Questa parabola smonta ogni idea di paradiso come ricompensa alle nostre buone azioni, idea che persiste nell’immaginario di tanti cristiani. Non ci salviamo perché siamo buoni, ma perché Dio lo è in modo infinito, straripante! È il suo amore, che non ha limiti né confini, l’origine e la causa della nostra salvezza. Solo se per sua grazia entriamo nel mistero dell’amore misericordioso e sempre benevolo del Signore, possiamo accettare di stare umilmente all’ultimo posto, sapendo che nel cuore di Dio siamo al primo. E da quell’ultimo posto si vede il prossimo come amico, come compagno di cammino, non come oggetto di invidia o come “concorrente” o avversario da giudicare né tantomeno condannare.
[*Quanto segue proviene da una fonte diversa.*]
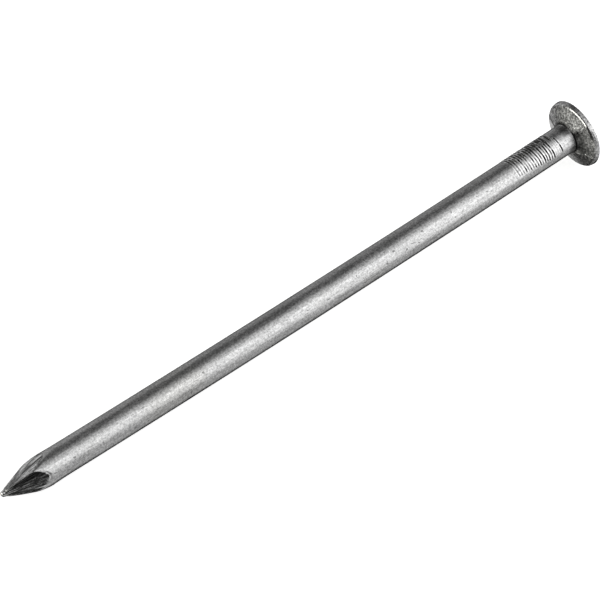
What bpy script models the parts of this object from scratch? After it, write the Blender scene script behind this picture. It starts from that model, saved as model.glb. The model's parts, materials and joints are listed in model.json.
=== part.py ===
"""A large round wire nail, cold headed from one length of bright drawn steel wire.

The nail is a single piece: a flat head with a conical underside, gripping
marks pressed round the wire below the head, a plain round shank and a
four-sided diamond point.  It lies on its side as it would on a table, on the
rim of its head and on the end of its shank.

Axes: +X runs from the point to the head, +Z is up, and the resting surface is
z = 0.  The origin is the middle of the bottom of the nail's bounding box.
Lengths are in metres.
"""

import math

import bmesh
import bpy
from mathutils import Matrix, Vector

MM = 0.001

# Driving dimensions
SHANK_DIAMETER = 5.6 * MM
OVERALL_LENGTH = 127.45 * MM
HEAD_DIAMETER = 12.8 * MM
HEAD_HEIGHT = 2.23 * MM
RIM_HEIGHT = 1.12 * MM
RIM_STRAIGHT = 0.86 * MM
RIM_FLARE = 0.37 * MM
UNDERHEAD_FILLET = 0.45 * MM
RIM_ROUNDING = 0.13 * MM

POINT_LENGTH = 8.75 * MM
POINT_FACETS = 4
POINT_FACET_ANGLE = math.radians(150.0)
TIP_HALF_WIDTH = 0.40 * MM
TIP_BLUNT_HALF_WIDTH = 0.16 * MM
TIP_BLUNT_SLOPE = math.radians(50.0)

GRIP_MARKS = 16
GRIP_PITCH = 0.552 * MM
GRIP_START = 111.58 * MM
LAST_MARK = 121.72 * MM
MARK_WIDTH = 0.34 * MM
MARK_DEPTH = 0.11 * MM
LIGHT_MARK_SHARE = 0.65

# The two gripping dies meet on a plane through the axis.  The wire stays
# smooth beside that plane, where the dies don't bite.
PARTING_ANGLE = math.radians(15.0)
SMOOTH_HALF_ANGLE = math.radians(16.0)
FADE_ANGLE = math.radians(20.0)

SIDES = 36
FILLET_STEPS = 4

SHANK_RADIUS = SHANK_DIAMETER / 2
HEAD_RADIUS = HEAD_DIAMETER / 2
SHANK_SHARP_ANGLE = math.radians(30.0)


def rounded_corner(before, corner, after, radius, steps):
    """Points of the arc that rounds the corner of a profile, in order."""
    to_before = (before - corner).normalized()
    to_after = (after - corner).normalized()
    half = to_before.angle(to_after) / 2
    centre = corner + (to_before + to_after).normalized() * (radius / math.sin(half))
    start = corner + to_before * (radius / math.tan(half)) - centre
    turn = -math.copysign(math.pi - 2 * half, to_before.cross(to_after))
    return [centre + Matrix.Rotation(turn * i / steps, 2) @ start for i in range(steps + 1)]


def head_profile():
    """Outline of the head from the shank to the strike face, as (station, radius) points."""
    top = OVERALL_LENGTH
    shank = Vector((top - HEAD_HEIGHT - 2 * MM, SHANK_RADIUS))
    neck = Vector((top - HEAD_HEIGHT, SHANK_RADIUS))
    cone_edge = Vector((top - RIM_HEIGHT, HEAD_RADIUS - RIM_FLARE))
    rim = Vector((top - RIM_STRAIGHT, HEAD_RADIUS))
    corner = Vector((top, HEAD_RADIUS))
    middle = Vector((top, 0.0))
    outline = rounded_corner(shank, neck, cone_edge, UNDERHEAD_FILLET, FILLET_STEPS)
    outline += rounded_corner(neck, cone_edge, rim, RIM_ROUNDING, 2)
    outline += [rim]
    outline += rounded_corner(rim, corner, middle, RIM_ROUNDING, 3)
    return outline


def bite(angle):
    """How deeply the gripping dies mark the wire at an angle, from 0 to 1."""
    from_parting = abs(math.remainder(angle - PARTING_ANGLE, math.pi))
    share = (from_parting - SMOOTH_HALF_ANGLE) / FADE_ANGLE
    share = min(max(share, 0.0), 1.0)
    return share * share * (3 - 2 * share)


def grip_stations():
    """(station, depth) pairs for the edges and the bottom of each gripping mark."""
    marks = [
        (GRIP_START + i * GRIP_PITCH, MARK_DEPTH * (LIGHT_MARK_SHARE if i % 2 else 1.0))
        for i in range(GRIP_MARKS)
    ]
    marks.append((LAST_MARK, MARK_DEPTH))
    pairs = []
    for middle, depth in marks:
        pairs += [
            (middle - MARK_WIDTH / 2, 0.0),
            (middle, depth),
            (middle + MARK_WIDTH / 2, 0.0),
        ]
    return pairs


def ring(bm, station, radius, depth=0.0):
    """A closed loop of vertices round the axis at one station, marked to a depth."""
    loop = []
    for i in range(SIDES):
        angle = 2 * math.pi * (i + 0.5) / SIDES
        r = radius - depth * bite(angle)
        loop.append(bm.verts.new((station, r * math.cos(angle), r * math.sin(angle))))
    return loop


def bridge(bm, first, second):
    """Quads between two rings."""
    for i in range(SIDES):
        j = (i + 1) % SIDES
        bm.faces.new((first[i], first[j], second[j], second[i]))


def headed_blank(bm):
    """The marked and headed wire, still square-cut at the point's end."""
    rings = [ring(bm, 0.0, SHANK_RADIUS)]
    rings += [ring(bm, s, SHANK_RADIUS, depth) for s, depth in grip_stations()]
    rings += [ring(bm, s, r) for s, r in head_profile()]
    for first, second in zip(rings, rings[1:]):
        bridge(bm, first, second)
    bm.faces.new(rings[0][::-1])
    bm.faces.new(rings[-1])
    bmesh.ops.recalc_face_normals(bm, faces=bm.faces)


def cut(bm, through, outward):
    """Cut away what lies beyond a plane and close the hole it leaves."""
    everything = bm.verts[:] + bm.edges[:] + bm.faces[:]
    found = bmesh.ops.bisect_plane(
        bm,
        geom=everything,
        dist=1e-9,
        plane_co=through,
        plane_no=outward,
        clear_outer=True,
    )
    edges = [e for e in found["geom_cut"] if isinstance(e, bmesh.types.BMEdge)]
    bmesh.ops.edgenet_fill(bm, edges=edges)


def pinch_point(bm):
    """Cut the four long facets of the point, and the short ones that blunt its tip."""
    slope = math.atan2(SHANK_RADIUS - TIP_HALF_WIDTH, POINT_LENGTH)
    for half_width, steepness in (
        (TIP_HALF_WIDTH, slope),
        (TIP_BLUNT_HALF_WIDTH, TIP_BLUNT_SLOPE),
    ):
        for k in range(POINT_FACETS):
            angle = POINT_FACET_ANGLE + 2 * math.pi * k / POINT_FACETS
            radial = Vector((0.0, math.cos(angle), math.sin(angle)))
            outward = radial * math.cos(steepness) - Vector((math.sin(steepness), 0, 0))
            cut(bm, radial * half_width, outward)


def rest_tilt(bm):
    """The angle that brings the shank's end down to the floor beside the head's rim."""
    foot = min(bm.verts, key=lambda v: (round(v.co.z, 7), v.co.x)).co
    behind = [v.co for v in bm.verts if v.co.x < foot.x - HEAD_HEIGHT]
    return min(math.atan2(co.z - foot.z, foot.x - co.x) for co in behind)


def lay_down(bm):
    """Tilt the nail to its rest and put the origin under the middle of its box."""
    bmesh.ops.rotate(
        bm,
        verts=bm.verts,
        cent=(0, 0, 0),
        matrix=Matrix.Rotation(-rest_tilt(bm), 3, "Y"),
    )
    low = Vector([min(v.co[i] for v in bm.verts) for i in range(3)])
    high = Vector([max(v.co[i] for v in bm.verts) for i in range(3)])
    middle = (low + high) / 2
    bmesh.ops.translate(bm, verts=bm.verts, vec=(-middle.x, -middle.y, -low.z))


def bright_steel():
    """Bright drawn steel wire, as it leaves the nail machine."""
    material = bpy.data.materials.new("bright_drawn_steel")
    material.use_nodes = True
    shader = material.node_tree.nodes["Principled BSDF"]
    shader.inputs["Base Color"].default_value = (0.56, 0.56, 0.55, 1.0)
    shader.inputs["Metallic"].default_value = 1.0
    shader.inputs["Roughness"].default_value = 0.38
    return material


def make_nail():
    """The nail as one closed solid."""
    bm = bmesh.new()
    headed_blank(bm)
    pinch_point(bm)
    lay_down(bm)
    mesh = bpy.data.meshes.new("wire_nail")
    bm.to_mesh(mesh)
    bm.free()
    mesh.shade_smooth()
    mesh.set_sharp_from_angle(angle=SHANK_SHARP_ANGLE)
    mesh.materials.append(bright_steel())
    nail = bpy.data.objects.new("wire_nail", mesh)
    bpy.context.scene.collection.objects.link(nail)
    return nail


def main():
    for old in list(bpy.data.objects):
        bpy.data.objects.remove(old)
    make_nail()


main()
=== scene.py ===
"""A large round wire nail in bright drawn steel, lying on a pale floor.

The nail is one piece of metal, so it is one mesh.  It is made as rings of
vertices round its own axis, from the tip to the strike face.  A station is a
distance along that axis from the tip.  An angle is measured round the axis,
from the row's +Y towards its +Z.  Lengths are in metres.
"""

import json
import math

import bpy
import numpy as np
from mathutils import Matrix, Vector


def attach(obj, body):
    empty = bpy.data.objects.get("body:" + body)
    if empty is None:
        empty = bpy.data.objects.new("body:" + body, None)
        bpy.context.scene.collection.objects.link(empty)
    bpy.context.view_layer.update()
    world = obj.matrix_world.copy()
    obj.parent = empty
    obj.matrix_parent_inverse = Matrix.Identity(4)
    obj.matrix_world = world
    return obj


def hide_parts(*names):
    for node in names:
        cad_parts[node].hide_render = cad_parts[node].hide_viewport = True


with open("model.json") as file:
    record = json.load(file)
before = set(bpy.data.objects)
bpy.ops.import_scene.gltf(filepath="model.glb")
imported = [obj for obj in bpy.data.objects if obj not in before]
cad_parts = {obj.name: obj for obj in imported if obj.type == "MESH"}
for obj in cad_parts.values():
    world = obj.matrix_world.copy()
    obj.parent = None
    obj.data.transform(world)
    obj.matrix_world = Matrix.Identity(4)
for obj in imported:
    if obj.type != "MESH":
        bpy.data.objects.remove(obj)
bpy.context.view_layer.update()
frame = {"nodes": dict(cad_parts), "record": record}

NODE = "wire_nail"
MM = 0.001

# ---------------------------------------------------------------- sizes

SHANK_RADIUS = 2.8 * MM
HEAD_RADIUS = 6.4 * MM
HEAD_HEIGHT = 2.23 * MM

# The wire is not quite straight: its middle and its ends stand off the axis, opposite ways.
BOW = 0.45 * MM
BOW_ANGLE = math.radians(215.0)
BOW_SHARE_AT_ENDS = 0.6
TIP_BEND = 0.21 * MM
TIP_BEND_REACH = 2.5 * MM

# The point's four facets: distance from the axis at the tip (mm), slope, edge rounding (mm).
FACET_ANGLE = math.radians(150.0)
FACETS = [(0.36, 0.308, 0.20), (0.42, 0.270, 0.16), (0.40, 0.272, 0.16), (0.41, 0.262, 0.60)]
STRIAE_DEPTH = 0.018 * MM
STRIAE_SPACING = 0.14
STRIAE_START = 3 * MM

# The facets end in a short stem with a small ball on it.
TIP_RADIUS = 0.62 * MM
STEM_RADIUS = 0.50 * MM
STEM_SLOPE = 0.14
STEM_LENGTH = 0.60 * MM
BALL_FLARE = 0.5
BALL_BLEND = 0.12 * MM

# The pinched metal swells the wire where the facets begin, most at one angle and opposite it.
SHOULDER = 7.9 * MM
SHOULDER_SWELL = 0.11 * MM
SHOULDER_REACH = 1.9 * MM
SHOULDER_ANGLE = math.radians(30.0)

# A die line: a faint crest that runs the whole length of the wire.
DIE_LINE_ANGLE = math.radians(122.5)
DIE_LINE_SLOPE = 0.03
DIE_LINE_REACH = 0.15
DIE_LINE_SINK = 0.15
UNEVEN_SHARE = 0.0012

# Gripping marks: pressed across the wire by two dies that meet at the parting angle.
GRIP_MARKS = 16
GRIP_PITCH = 0.552 * MM
GRIP_START = 111.58 * MM
COLLAR_MARK = 120.84 * MM
LAST_MARK = 121.72 * MM
MARK_HALF_WIDTH = 0.14 * MM
MARK_DEPTH = 0.06 * MM
MARK_LIP = 0.014 * MM
MARK_LEAN = 0.20 * MM
LAST_MARK_LEAN = 0.34 * MM
PARTING_ANGLE = math.radians(15.0)

# A shallow dent in the wire below the marks: station, angle, half length and half width.
DENT = (104.2 * MM, math.radians(108.0), 1.6 * MM, math.radians(14.0))
DENT_DEPTH = 0.035 * MM

# Small bruises on the wire: station (mm), angle (degrees), half length and half width (mm).
BRUISES = (
    (67.3, 149, 0.6, 0.14),
    (72.2, 153, 0.45, 0.12),
    (87.8, 153, 0.2, 0.2),
    (97.6, 165, 0.2, 0.2),
)

# Corners of the head's outline: distance below the strike face, and radius.
CONE_EDGE = (1.12 * MM, 6.03 * MM)
BEVEL_EDGE = (0.97 * MM, 6.18 * MM)
RIM_START = (0.84 * MM, 6.27 * MM)
RIM_ROUNDING = 0.09 * MM
HEAD_OFF_CENTRE = 0.16 * MM

# The head's two halves were shaped by two dies, which meet on two lines across its cone.
HEAD_PARTING_ANGLE = math.radians(8.0)
LOWER_PARTING_BEND = math.radians(21.0)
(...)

Signore Dio, tu che sei il solo buono, cambia il mio cuore, togli ogni pensiero di invidia, di giudizio, ogni desiderio di mettermi al tuo posto, per decidere io ciò che è giusto. Donami un’autentica umiltà di cuore, per riconoscermi infinitamente amata da Te, salvata in questo infinito amore, chiamata a vivere in esso e di esso, per imparare giorno per giorno a condividerlo con coloro che mi doni come compagni di viaggio.